__GOAL__. Return the first line, the line containing "table top: matt", and every line between them, exactly as they stand.

__GIVEN INFORMATION__.
.....

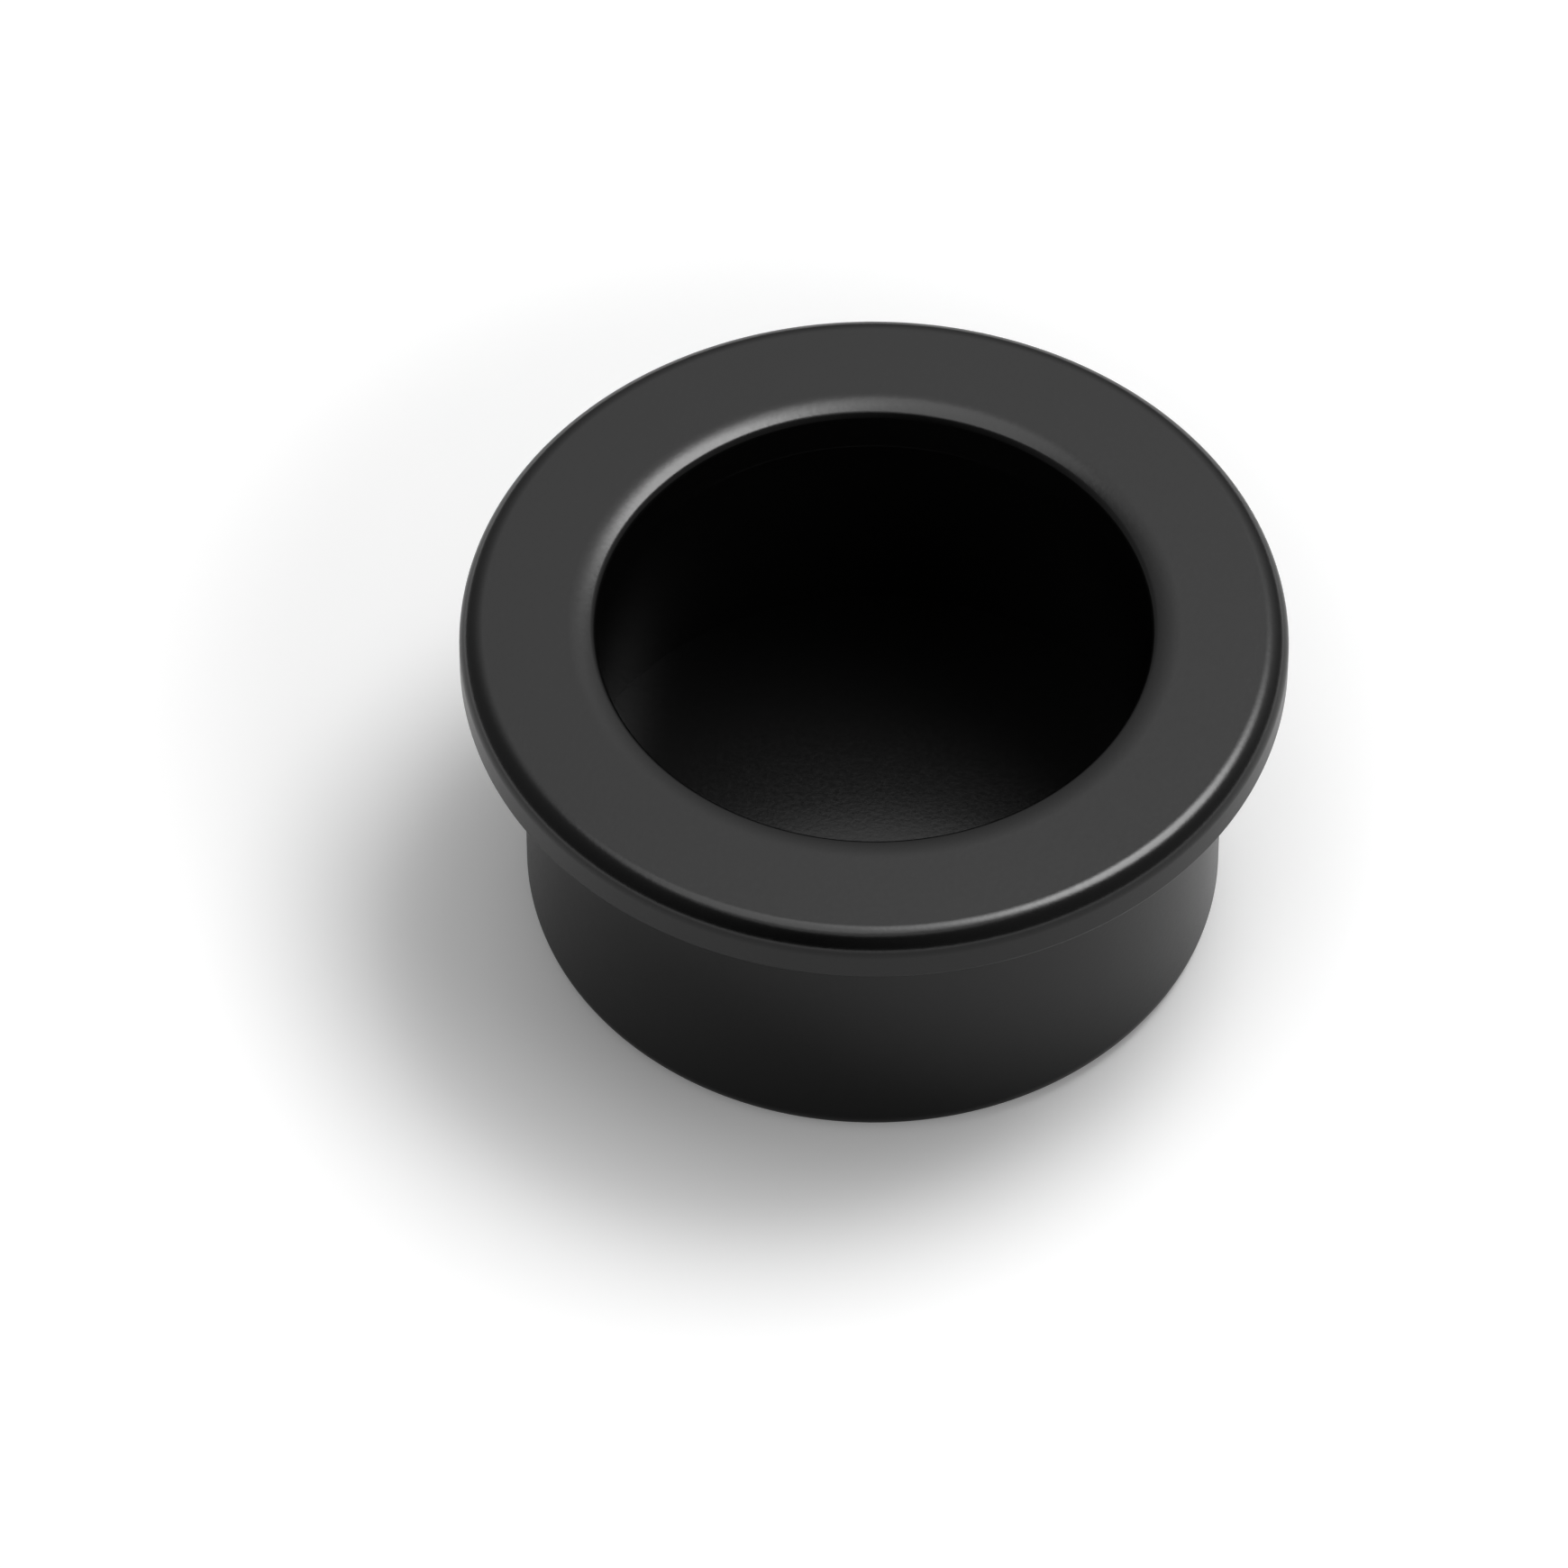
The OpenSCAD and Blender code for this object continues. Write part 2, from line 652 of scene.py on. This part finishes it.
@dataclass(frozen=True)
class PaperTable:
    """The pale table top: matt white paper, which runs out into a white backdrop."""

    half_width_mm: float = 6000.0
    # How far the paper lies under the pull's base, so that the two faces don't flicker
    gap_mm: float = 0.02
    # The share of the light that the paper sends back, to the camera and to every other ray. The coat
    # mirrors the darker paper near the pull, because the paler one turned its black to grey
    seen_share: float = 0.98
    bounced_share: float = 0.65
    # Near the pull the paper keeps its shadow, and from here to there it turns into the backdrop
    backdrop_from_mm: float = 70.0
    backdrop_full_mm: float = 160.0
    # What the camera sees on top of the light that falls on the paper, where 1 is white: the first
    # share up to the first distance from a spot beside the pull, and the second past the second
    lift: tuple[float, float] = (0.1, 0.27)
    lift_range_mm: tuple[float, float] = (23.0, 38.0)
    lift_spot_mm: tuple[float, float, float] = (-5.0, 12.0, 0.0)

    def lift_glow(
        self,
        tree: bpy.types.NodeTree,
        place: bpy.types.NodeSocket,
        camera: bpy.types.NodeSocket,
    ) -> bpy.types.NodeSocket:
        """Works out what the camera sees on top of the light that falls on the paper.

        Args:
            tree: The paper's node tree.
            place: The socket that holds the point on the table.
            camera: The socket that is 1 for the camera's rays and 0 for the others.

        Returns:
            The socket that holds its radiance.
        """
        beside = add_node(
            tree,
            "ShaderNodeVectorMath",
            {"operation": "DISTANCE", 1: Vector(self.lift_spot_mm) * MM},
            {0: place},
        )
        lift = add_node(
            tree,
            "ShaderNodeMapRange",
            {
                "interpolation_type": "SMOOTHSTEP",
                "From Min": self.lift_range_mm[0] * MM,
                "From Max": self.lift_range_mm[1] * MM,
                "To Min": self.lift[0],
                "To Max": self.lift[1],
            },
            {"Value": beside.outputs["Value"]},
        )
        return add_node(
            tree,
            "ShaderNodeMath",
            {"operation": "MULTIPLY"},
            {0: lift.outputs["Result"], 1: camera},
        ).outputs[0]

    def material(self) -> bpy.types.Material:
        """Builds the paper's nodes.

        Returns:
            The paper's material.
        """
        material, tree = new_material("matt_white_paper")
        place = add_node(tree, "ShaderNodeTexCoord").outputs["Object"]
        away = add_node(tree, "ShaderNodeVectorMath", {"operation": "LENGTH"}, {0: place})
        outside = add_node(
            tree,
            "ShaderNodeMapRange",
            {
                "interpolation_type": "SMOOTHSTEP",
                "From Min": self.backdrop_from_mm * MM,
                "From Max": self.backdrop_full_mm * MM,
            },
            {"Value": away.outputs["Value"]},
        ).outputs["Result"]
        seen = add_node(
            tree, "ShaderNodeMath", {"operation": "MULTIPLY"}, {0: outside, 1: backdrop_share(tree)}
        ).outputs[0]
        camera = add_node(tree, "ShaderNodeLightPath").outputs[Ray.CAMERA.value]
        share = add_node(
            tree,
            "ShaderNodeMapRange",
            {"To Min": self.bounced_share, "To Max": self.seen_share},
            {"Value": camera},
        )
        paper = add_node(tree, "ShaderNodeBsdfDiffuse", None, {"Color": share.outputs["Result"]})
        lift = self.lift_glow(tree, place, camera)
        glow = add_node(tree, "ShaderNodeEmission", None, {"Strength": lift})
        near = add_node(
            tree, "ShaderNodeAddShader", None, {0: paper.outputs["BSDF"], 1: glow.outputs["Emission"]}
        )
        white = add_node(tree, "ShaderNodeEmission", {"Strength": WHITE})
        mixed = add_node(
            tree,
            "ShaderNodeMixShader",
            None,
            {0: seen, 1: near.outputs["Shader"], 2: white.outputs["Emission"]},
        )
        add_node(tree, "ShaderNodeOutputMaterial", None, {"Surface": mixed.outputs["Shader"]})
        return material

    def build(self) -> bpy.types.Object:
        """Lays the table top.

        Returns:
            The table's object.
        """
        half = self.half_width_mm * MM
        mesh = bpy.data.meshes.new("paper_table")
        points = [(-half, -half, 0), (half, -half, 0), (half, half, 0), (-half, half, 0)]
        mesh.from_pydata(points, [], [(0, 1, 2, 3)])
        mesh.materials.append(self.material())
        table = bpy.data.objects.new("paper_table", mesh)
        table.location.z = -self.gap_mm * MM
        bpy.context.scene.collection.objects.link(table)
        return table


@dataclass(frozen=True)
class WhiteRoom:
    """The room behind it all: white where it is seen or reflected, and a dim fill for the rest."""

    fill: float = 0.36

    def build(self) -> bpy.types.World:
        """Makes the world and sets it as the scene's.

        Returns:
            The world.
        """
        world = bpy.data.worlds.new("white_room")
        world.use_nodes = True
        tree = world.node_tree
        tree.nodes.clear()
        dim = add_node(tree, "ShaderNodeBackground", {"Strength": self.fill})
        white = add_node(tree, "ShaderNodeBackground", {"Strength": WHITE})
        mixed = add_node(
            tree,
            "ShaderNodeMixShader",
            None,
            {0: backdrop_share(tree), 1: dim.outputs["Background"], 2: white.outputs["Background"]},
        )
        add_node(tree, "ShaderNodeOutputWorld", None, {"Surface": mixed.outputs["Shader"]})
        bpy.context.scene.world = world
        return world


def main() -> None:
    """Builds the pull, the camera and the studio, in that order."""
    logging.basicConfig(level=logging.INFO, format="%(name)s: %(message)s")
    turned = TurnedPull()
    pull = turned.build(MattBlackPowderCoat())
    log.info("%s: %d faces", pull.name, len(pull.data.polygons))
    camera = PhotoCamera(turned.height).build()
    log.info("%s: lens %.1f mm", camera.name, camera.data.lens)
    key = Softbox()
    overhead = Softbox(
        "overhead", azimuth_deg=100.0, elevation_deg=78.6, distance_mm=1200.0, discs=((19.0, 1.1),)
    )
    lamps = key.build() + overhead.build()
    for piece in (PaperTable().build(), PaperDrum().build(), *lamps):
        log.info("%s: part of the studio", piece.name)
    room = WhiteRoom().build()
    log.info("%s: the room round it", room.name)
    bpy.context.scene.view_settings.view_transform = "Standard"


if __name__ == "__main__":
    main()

.....

__WORKED SOLUTION__.
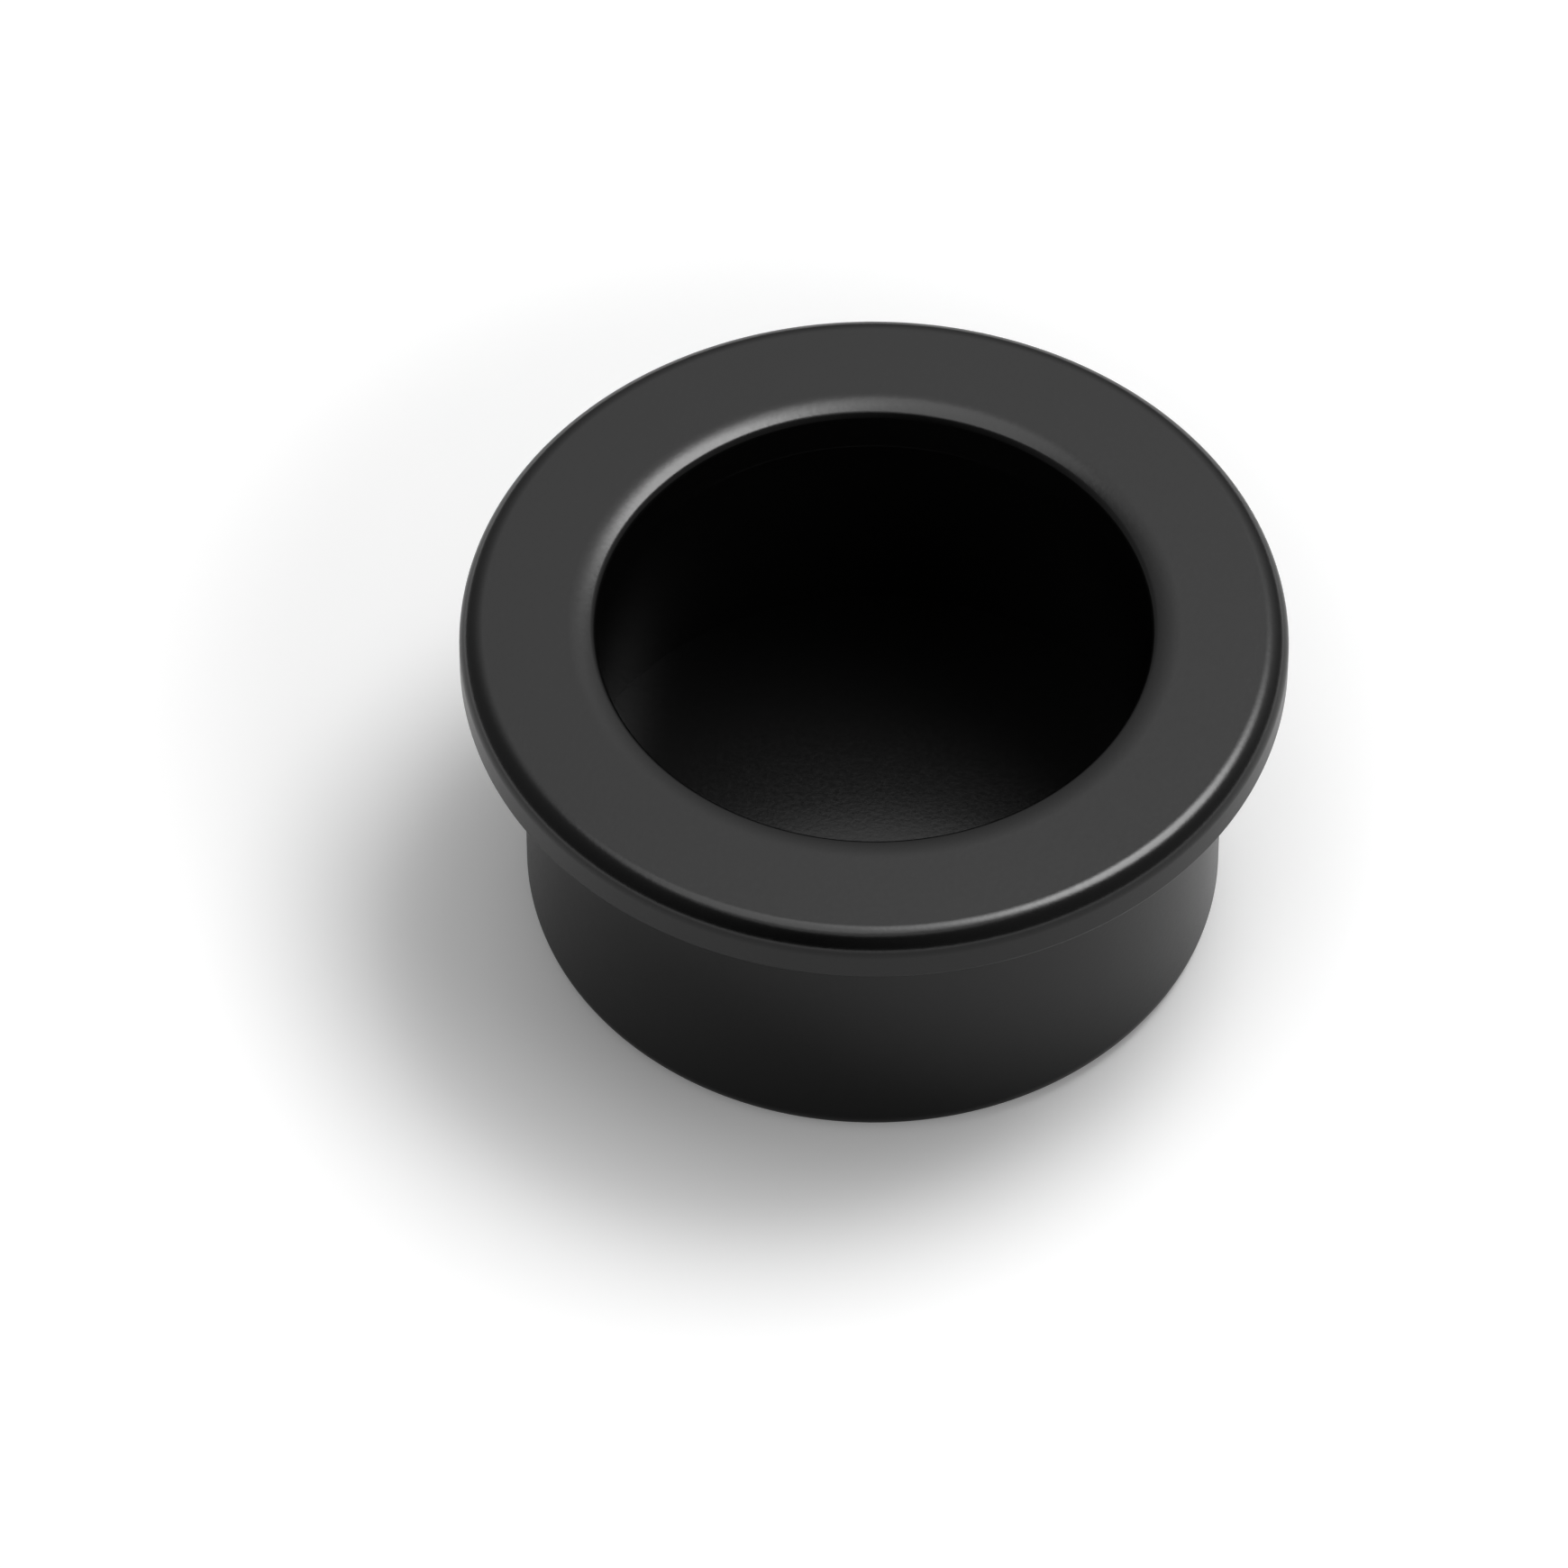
The OpenSCAD and Blender code for this object continues. Write part 2, from line 652 of scene.py on. This part finishes it.
@dataclass(frozen=True)
class PaperTable:
    """The pale table top: matt white paper, which runs out into a white backdrop."""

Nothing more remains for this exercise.